** BEGIN Data supplied **

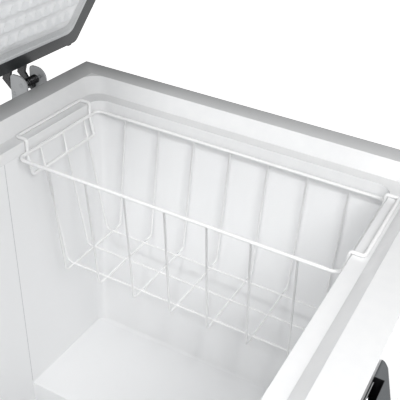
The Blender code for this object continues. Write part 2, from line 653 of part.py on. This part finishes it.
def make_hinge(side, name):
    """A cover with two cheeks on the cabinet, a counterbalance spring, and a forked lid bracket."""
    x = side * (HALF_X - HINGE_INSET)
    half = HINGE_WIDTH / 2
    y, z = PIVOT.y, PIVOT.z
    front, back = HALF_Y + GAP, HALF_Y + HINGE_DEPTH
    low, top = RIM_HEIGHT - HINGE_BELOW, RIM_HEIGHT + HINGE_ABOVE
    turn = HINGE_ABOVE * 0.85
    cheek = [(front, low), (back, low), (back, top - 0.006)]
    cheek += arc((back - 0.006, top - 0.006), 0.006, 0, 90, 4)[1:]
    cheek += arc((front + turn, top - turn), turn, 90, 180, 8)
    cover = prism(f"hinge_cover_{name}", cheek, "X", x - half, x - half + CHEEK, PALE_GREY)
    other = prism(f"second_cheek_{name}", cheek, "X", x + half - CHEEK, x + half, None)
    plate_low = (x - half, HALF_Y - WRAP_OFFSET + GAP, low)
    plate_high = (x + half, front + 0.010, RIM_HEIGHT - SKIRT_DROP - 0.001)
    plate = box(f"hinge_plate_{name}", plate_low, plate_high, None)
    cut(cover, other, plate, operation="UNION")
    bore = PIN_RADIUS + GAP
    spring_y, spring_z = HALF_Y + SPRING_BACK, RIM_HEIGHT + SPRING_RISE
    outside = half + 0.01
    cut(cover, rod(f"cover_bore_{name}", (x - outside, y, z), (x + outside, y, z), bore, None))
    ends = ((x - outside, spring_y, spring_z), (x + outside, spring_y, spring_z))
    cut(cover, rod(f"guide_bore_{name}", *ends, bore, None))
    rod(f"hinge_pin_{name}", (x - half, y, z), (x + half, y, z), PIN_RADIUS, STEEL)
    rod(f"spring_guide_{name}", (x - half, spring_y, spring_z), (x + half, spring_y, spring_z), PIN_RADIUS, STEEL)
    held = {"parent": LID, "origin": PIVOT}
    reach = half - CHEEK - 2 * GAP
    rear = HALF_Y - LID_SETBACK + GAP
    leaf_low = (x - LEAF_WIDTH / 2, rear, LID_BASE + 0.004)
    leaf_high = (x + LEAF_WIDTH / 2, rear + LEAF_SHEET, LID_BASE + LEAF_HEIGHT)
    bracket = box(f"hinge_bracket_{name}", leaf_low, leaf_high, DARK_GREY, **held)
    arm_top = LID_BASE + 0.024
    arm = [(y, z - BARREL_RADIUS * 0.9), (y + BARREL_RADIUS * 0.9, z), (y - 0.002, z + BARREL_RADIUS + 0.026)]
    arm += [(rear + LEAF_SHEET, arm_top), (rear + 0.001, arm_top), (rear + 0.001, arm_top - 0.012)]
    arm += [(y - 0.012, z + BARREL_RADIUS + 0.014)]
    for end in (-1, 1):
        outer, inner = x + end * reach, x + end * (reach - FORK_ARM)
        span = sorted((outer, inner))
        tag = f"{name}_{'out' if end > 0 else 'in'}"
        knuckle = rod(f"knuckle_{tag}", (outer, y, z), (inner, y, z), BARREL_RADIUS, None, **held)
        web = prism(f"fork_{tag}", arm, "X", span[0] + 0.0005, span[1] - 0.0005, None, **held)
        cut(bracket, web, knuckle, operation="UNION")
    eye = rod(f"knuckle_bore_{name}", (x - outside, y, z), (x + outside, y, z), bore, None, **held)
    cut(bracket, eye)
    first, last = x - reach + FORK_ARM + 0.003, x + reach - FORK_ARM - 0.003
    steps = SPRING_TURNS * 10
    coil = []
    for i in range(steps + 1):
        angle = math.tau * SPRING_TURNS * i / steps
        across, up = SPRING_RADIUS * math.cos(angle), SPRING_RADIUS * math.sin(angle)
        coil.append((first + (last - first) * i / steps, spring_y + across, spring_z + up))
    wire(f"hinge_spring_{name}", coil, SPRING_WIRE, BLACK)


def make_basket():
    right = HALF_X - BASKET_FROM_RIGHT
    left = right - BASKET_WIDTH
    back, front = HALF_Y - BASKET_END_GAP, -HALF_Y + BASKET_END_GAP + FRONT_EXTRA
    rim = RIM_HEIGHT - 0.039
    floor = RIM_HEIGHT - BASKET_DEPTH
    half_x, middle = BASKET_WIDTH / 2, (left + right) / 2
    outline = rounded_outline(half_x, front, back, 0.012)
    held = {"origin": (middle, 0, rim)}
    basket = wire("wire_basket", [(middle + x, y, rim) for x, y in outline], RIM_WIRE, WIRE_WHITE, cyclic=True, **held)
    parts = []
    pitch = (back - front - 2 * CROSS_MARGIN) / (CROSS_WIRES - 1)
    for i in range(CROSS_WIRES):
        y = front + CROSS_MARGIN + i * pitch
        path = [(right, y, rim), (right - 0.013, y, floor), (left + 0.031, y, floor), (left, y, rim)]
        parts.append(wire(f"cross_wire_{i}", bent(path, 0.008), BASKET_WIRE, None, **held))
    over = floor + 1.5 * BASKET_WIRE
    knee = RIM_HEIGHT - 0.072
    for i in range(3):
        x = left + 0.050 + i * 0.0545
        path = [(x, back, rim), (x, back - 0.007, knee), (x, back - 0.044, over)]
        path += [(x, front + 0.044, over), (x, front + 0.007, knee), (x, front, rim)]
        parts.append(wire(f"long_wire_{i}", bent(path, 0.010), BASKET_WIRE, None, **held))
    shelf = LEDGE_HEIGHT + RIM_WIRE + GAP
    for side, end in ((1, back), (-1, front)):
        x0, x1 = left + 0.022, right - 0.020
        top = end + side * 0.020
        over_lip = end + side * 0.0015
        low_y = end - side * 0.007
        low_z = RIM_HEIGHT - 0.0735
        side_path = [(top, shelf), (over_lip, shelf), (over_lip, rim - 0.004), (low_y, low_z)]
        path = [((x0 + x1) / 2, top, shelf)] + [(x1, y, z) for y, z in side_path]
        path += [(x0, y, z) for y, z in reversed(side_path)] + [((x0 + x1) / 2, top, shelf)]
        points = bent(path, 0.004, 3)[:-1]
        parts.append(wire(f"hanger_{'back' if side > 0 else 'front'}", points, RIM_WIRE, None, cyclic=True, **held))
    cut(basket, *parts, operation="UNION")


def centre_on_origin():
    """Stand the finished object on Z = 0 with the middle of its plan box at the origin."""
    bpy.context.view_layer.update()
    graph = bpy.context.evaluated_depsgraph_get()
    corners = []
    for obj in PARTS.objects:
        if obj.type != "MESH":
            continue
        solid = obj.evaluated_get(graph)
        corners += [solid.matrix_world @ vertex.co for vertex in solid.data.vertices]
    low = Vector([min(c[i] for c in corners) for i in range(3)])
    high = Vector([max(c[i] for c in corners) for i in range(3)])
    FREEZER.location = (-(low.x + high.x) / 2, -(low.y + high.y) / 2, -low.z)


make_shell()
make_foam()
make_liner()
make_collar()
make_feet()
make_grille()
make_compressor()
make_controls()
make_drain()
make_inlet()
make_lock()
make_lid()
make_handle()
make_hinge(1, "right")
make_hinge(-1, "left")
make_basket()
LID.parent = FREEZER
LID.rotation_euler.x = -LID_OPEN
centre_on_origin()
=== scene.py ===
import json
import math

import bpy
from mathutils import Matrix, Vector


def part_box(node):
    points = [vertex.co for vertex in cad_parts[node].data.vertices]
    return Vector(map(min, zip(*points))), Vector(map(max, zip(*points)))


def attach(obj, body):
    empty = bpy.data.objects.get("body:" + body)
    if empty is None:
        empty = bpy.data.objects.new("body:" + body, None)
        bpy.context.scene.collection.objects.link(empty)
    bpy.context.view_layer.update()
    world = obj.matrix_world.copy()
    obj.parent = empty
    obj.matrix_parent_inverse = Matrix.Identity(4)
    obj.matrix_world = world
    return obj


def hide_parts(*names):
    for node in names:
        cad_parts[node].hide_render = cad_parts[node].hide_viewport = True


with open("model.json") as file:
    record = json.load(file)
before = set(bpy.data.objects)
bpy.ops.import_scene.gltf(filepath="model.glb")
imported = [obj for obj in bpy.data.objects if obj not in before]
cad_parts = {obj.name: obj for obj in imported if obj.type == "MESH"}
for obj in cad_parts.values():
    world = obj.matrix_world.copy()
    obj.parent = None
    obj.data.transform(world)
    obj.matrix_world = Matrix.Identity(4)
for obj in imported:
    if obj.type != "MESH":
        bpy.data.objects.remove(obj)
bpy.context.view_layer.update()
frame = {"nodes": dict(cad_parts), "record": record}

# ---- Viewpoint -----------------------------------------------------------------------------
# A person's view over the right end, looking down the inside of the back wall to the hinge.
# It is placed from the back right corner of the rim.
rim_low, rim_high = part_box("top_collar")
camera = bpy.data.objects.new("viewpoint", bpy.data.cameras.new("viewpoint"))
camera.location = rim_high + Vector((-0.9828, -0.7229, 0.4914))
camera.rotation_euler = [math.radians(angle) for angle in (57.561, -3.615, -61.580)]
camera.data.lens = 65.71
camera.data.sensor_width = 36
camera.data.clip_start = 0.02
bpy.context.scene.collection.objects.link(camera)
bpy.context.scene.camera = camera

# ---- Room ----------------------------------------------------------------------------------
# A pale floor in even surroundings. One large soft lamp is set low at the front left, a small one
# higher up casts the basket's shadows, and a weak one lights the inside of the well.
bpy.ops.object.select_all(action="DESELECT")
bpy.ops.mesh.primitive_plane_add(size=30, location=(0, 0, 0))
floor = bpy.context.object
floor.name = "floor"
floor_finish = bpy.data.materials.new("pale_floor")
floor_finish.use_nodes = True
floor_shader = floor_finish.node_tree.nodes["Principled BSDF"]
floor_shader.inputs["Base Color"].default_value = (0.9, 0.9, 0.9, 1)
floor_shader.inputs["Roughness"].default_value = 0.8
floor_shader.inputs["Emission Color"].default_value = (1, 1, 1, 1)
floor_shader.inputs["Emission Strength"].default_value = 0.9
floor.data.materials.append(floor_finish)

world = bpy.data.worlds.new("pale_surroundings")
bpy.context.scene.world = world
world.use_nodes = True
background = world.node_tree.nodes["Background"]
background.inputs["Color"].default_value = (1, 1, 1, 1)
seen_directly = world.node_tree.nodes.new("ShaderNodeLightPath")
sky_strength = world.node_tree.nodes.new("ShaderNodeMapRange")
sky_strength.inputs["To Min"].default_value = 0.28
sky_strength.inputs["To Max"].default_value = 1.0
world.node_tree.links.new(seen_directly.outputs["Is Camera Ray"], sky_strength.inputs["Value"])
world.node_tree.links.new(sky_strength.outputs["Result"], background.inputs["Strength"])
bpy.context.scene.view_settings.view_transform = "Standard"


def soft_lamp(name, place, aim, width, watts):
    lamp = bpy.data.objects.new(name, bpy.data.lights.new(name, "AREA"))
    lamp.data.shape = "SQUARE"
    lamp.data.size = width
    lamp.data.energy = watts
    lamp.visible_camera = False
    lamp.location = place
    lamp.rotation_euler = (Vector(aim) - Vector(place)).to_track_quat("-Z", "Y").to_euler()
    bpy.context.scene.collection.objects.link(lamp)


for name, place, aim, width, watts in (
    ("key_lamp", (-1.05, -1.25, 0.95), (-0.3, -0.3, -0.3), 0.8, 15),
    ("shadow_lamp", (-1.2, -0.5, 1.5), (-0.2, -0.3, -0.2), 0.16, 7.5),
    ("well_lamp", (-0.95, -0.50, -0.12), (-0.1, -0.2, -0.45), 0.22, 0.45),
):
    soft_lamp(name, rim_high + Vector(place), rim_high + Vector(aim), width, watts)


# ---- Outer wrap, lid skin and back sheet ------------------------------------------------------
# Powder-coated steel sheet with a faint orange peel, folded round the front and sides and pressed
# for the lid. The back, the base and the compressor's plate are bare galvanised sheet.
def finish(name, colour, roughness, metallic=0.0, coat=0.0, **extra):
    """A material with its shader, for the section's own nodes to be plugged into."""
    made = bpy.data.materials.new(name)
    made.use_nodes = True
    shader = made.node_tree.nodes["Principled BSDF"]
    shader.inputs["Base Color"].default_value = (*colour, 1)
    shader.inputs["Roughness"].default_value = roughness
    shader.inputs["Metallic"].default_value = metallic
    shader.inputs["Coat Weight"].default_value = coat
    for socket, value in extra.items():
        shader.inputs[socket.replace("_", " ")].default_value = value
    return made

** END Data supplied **
** BEGIN Data supplied **

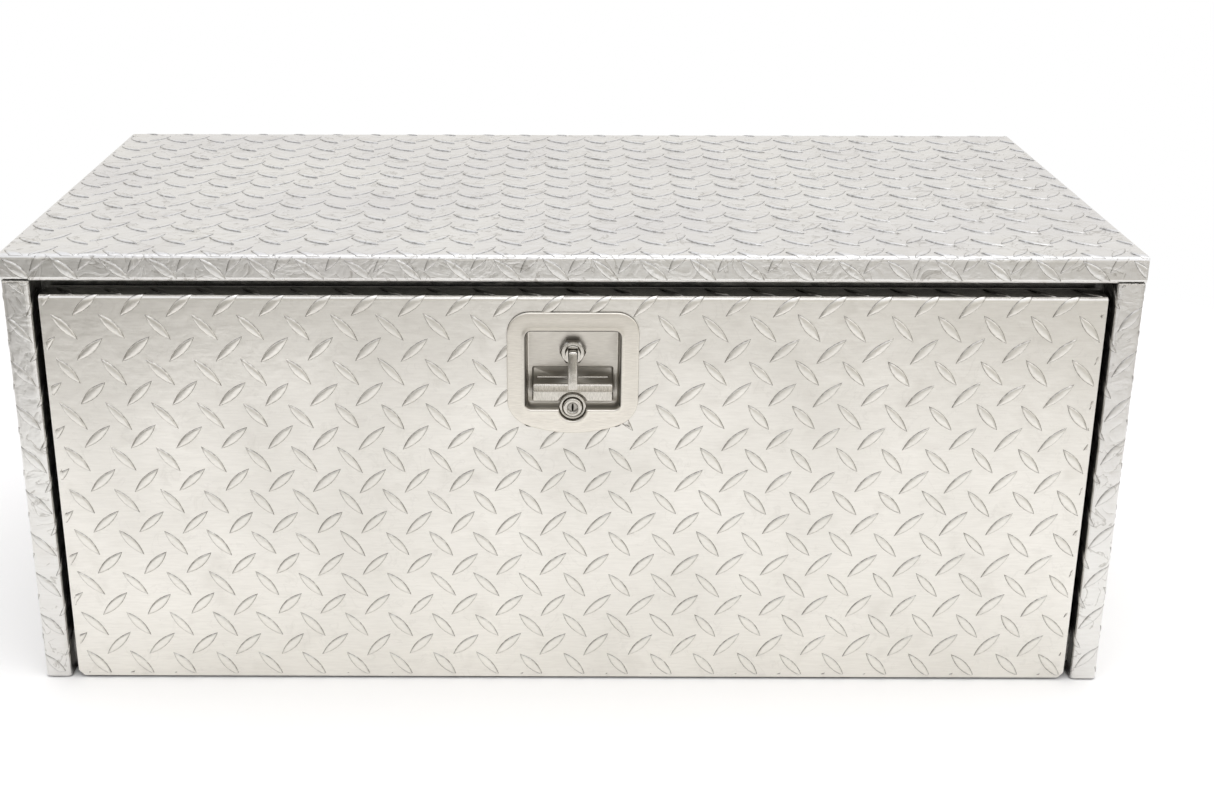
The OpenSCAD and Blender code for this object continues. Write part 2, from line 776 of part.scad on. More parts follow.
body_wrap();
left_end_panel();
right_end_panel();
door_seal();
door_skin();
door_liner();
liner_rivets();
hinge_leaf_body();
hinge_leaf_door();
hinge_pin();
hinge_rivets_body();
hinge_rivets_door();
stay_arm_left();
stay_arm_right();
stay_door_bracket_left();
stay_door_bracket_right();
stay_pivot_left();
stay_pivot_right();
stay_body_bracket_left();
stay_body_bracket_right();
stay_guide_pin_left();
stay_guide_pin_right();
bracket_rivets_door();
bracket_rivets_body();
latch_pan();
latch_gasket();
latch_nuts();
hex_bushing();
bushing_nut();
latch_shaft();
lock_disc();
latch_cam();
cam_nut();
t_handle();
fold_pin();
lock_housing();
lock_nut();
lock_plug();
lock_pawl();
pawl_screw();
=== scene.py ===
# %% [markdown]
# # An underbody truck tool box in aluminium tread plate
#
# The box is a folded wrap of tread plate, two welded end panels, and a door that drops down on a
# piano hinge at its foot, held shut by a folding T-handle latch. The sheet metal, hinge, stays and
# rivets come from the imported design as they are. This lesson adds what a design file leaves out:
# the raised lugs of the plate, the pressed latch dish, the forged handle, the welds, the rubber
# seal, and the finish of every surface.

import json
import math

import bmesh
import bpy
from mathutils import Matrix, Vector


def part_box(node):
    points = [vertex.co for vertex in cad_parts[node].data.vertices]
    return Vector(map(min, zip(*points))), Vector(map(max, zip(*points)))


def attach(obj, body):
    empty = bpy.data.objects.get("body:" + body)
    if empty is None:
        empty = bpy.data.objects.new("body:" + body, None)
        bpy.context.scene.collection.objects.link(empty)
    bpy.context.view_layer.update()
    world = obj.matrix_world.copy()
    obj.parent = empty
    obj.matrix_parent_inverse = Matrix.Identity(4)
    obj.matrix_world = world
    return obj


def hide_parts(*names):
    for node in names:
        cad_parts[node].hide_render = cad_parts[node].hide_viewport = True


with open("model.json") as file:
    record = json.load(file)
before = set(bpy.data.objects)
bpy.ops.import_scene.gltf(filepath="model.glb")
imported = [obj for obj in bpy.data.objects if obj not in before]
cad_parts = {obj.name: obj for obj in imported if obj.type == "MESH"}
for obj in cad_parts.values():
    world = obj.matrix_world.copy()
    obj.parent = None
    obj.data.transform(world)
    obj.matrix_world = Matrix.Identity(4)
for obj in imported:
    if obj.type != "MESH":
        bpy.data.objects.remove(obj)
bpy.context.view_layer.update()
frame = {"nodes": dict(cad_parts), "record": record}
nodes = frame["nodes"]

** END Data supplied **

• [What is required]:
Reproduce exactly the lines from the line with "bushing_nut();" to the line with "# seal, and the finish of every surface.", both end lines included.

• [Solved exercise]:
bushing_nut();
latch_shaft();
lock_disc();
latch_cam();
cam_nut();
t_handle();
fold_pin();
lock_housing();
lock_nut();
lock_plug();
lock_pawl();
pawl_screw();
=== scene.py ===
# %% [markdown]
# # An underbody truck tool box in aluminium tread plate
#
# The box is a folded wrap of tread plate, two welded end panels, and a door that drops down on a
# piano hinge at its foot, held shut by a folding T-handle latch. The sheet metal, hinge, stays and
# rivets come from the imported design as they are. This lesson adds what a design file leaves out:
# the raised lugs of the plate, the pressed latch dish, the forged handle, the welds, the rubber
# seal, and the finish of every surface.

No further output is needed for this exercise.